■ **STATED PROBLEM**
Set down the whole listing verbatim.

■ **RECORDED DATA**
■ ■ ■ ■ ■

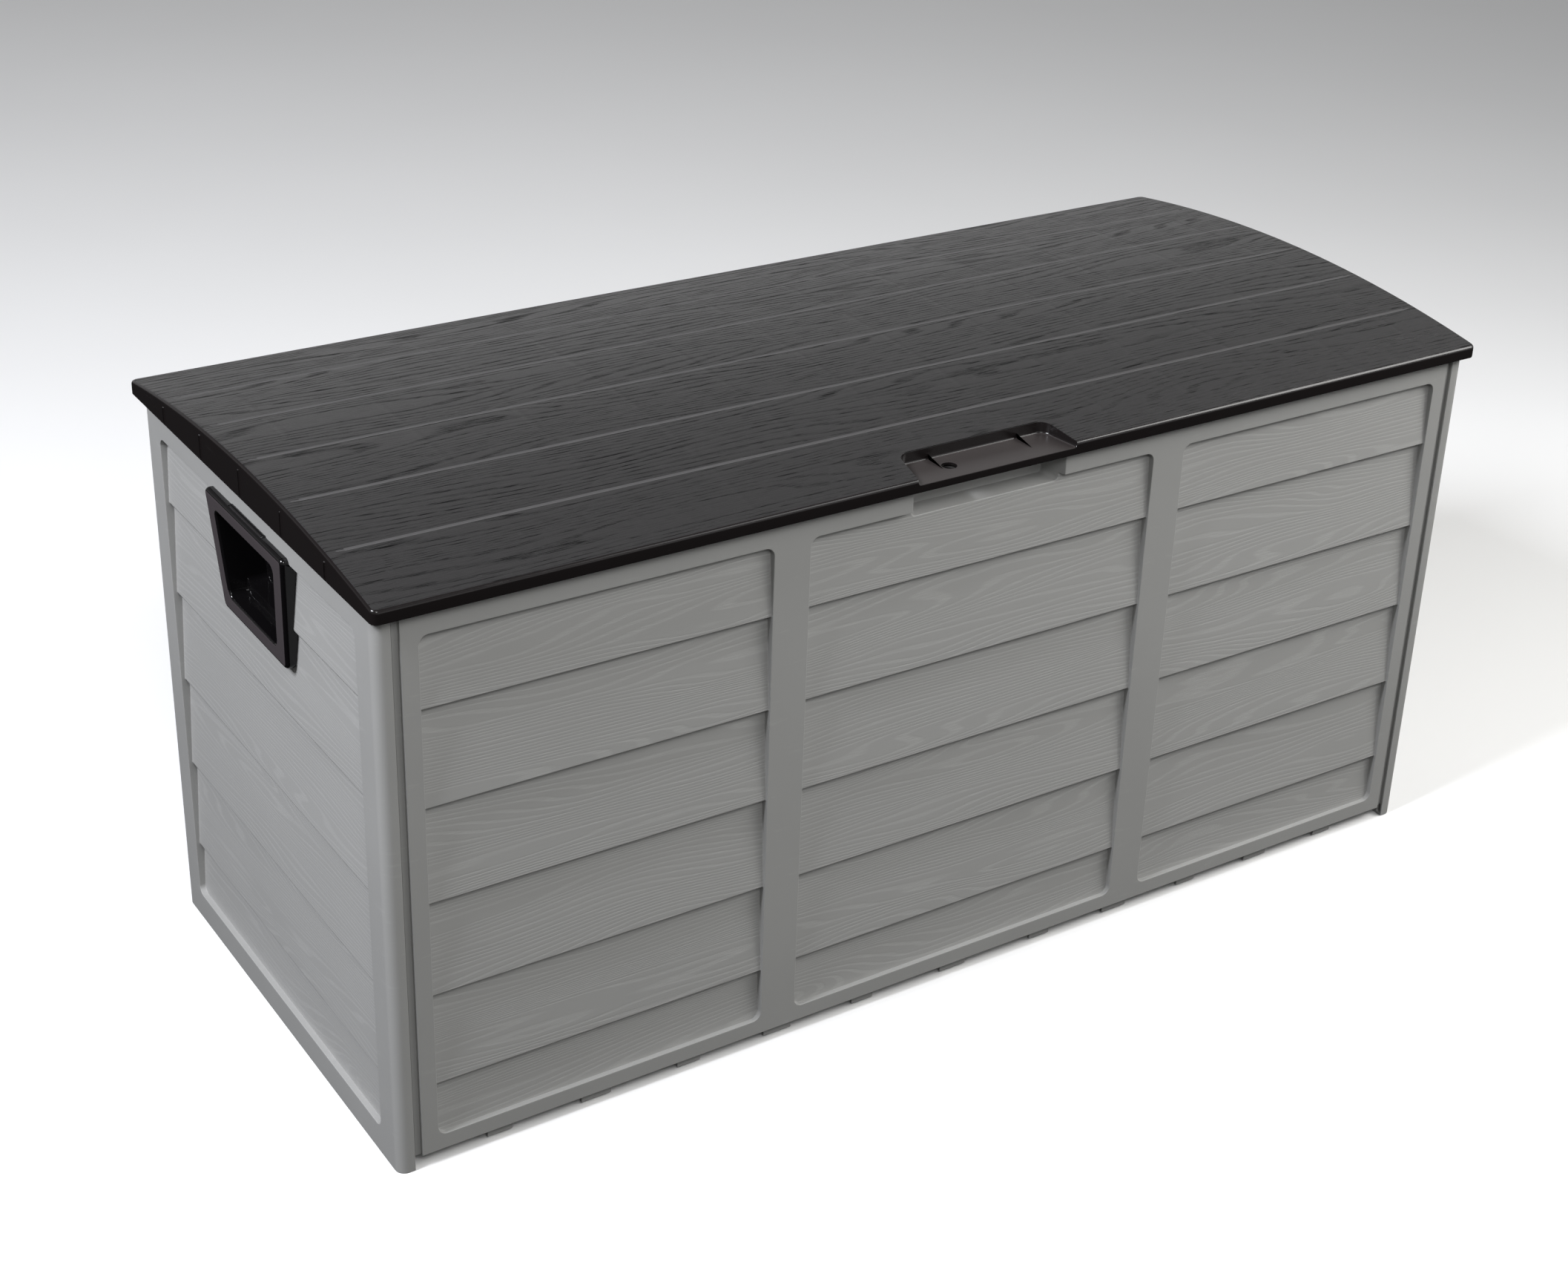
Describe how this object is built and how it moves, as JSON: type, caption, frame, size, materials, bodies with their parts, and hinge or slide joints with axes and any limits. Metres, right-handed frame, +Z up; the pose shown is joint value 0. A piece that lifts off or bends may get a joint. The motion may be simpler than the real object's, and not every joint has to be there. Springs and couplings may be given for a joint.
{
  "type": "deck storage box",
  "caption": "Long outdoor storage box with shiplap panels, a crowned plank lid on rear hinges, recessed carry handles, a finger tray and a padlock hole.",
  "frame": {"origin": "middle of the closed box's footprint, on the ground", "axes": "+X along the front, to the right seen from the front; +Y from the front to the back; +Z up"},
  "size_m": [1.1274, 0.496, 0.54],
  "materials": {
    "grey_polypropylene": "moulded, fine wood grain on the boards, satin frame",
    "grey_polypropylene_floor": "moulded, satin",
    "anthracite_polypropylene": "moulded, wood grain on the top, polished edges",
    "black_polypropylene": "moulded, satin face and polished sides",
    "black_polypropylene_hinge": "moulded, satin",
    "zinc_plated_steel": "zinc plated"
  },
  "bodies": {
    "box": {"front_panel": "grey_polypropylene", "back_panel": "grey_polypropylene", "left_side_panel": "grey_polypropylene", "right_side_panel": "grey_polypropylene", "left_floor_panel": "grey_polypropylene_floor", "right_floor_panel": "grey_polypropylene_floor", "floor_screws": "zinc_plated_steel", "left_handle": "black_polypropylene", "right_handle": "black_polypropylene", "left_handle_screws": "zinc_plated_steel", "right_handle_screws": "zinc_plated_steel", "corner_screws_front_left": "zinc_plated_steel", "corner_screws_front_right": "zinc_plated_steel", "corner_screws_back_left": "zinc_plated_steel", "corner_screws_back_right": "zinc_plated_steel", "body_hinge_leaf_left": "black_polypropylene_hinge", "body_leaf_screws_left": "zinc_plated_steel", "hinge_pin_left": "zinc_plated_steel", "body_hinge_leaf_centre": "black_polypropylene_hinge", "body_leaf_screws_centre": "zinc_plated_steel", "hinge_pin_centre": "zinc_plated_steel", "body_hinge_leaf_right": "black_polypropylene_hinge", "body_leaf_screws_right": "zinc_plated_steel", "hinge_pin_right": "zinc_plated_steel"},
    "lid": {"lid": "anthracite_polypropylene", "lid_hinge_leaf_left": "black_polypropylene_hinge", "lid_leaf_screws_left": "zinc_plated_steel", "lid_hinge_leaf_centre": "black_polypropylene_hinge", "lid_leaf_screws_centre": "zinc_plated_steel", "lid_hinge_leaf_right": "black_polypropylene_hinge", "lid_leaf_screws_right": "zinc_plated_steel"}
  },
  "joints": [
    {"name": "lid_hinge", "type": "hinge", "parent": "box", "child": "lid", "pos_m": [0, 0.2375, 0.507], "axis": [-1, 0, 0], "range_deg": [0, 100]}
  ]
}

■ ■ ■ ■ ■

■ **FINAL RESULT**
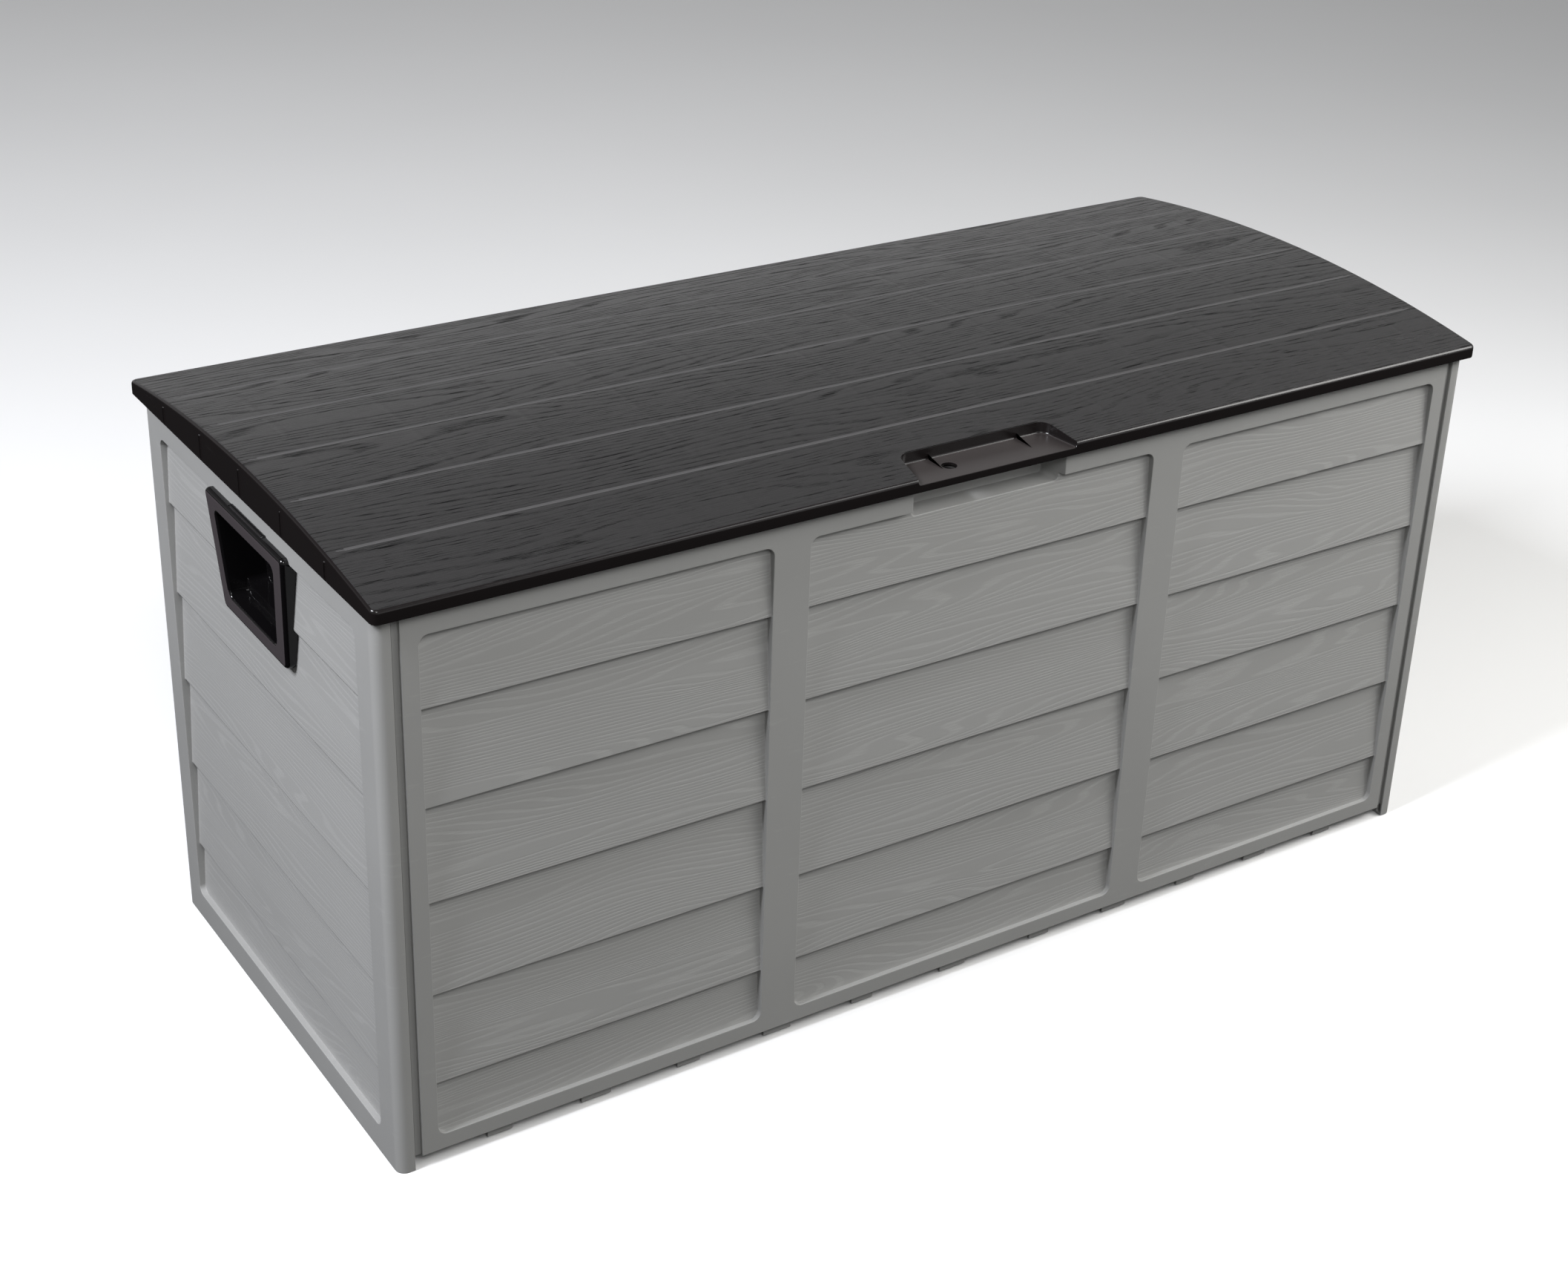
Describe how this object is built and how it moves, as JSON: type, caption, frame, size, materials, bodies with their parts, and hinge or slide joints with axes and any limits. Metres, right-handed frame, +Z up; the pose shown is joint value 0. A piece that lifts off or bends may get a joint. The motion may be simpler than the real object's, and not every joint has to be there. Springs and couplings may be given for a joint.
{
  "type": "deck storage box",
  "caption": "Long outdoor storage box with shiplap panels, a crowned plank lid on rear hinges, recessed carry handles, a finger tray and a padlock hole.",
  "frame": {"origin": "middle of the closed box's footprint, on the ground", "axes": "+X along the front, to the right seen from the front; +Y from the front to the back; +Z up"},
  "size_m": [1.1274, 0.496, 0.54],
  "materials": {
    "grey_polypropylene": "moulded, fine wood grain on the boards, satin frame",
    "grey_polypropylene_floor": "moulded, satin",
    "anthracite_polypropylene": "moulded, wood grain on the top, polished edges",
    "black_polypropylene": "moulded, satin face and polished sides",
    "black_polypropylene_hinge": "moulded, satin",
    "zinc_plated_steel": "zinc plated"
  },
  "bodies": {
    "box": {"front_panel": "grey_polypropylene", "back_panel": "grey_polypropylene", "left_side_panel": "grey_polypropylene", "right_side_panel": "grey_polypropylene", "left_floor_panel": "grey_polypropylene_floor", "right_floor_panel": "grey_polypropylene_floor", "floor_screws": "zinc_plated_steel", "left_handle": "black_polypropylene", "right_handle": "black_polypropylene", "left_handle_screws": "zinc_plated_steel", "right_handle_screws": "zinc_plated_steel", "corner_screws_front_left": "zinc_plated_steel", "corner_screws_front_right": "zinc_plated_steel", "corner_screws_back_left": "zinc_plated_steel", "corner_screws_back_right": "zinc_plated_steel", "body_hinge_leaf_left": "black_polypropylene_hinge", "body_leaf_screws_left": "zinc_plated_steel", "hinge_pin_left": "zinc_plated_steel", "body_hinge_leaf_centre": "black_polypropylene_hinge", "body_leaf_screws_centre": "zinc_plated_steel", "hinge_pin_centre": "zinc_plated_steel", "body_hinge_leaf_right": "black_polypropylene_hinge", "body_leaf_screws_right": "zinc_plated_steel", "hinge_pin_right": "zinc_plated_steel"},
    "lid": {"lid": "anthracite_polypropylene", "lid_hinge_leaf_left": "black_polypropylene_hinge", "lid_leaf_screws_left": "zinc_plated_steel", "lid_hinge_leaf_centre": "black_polypropylene_hinge", "lid_leaf_screws_centre": "zinc_plated_steel", "lid_hinge_leaf_right": "black_polypropylene_hinge", "lid_leaf_screws_right": "zinc_plated_steel"}
  },
  "joints": [
    {"name": "lid_hinge", "type": "hinge", "parent": "box", "child": "lid", "pos_m": [0, 0.2375, 0.507], "axis": [-1, 0, 0], "range_deg": [0, 100]}
  ]
}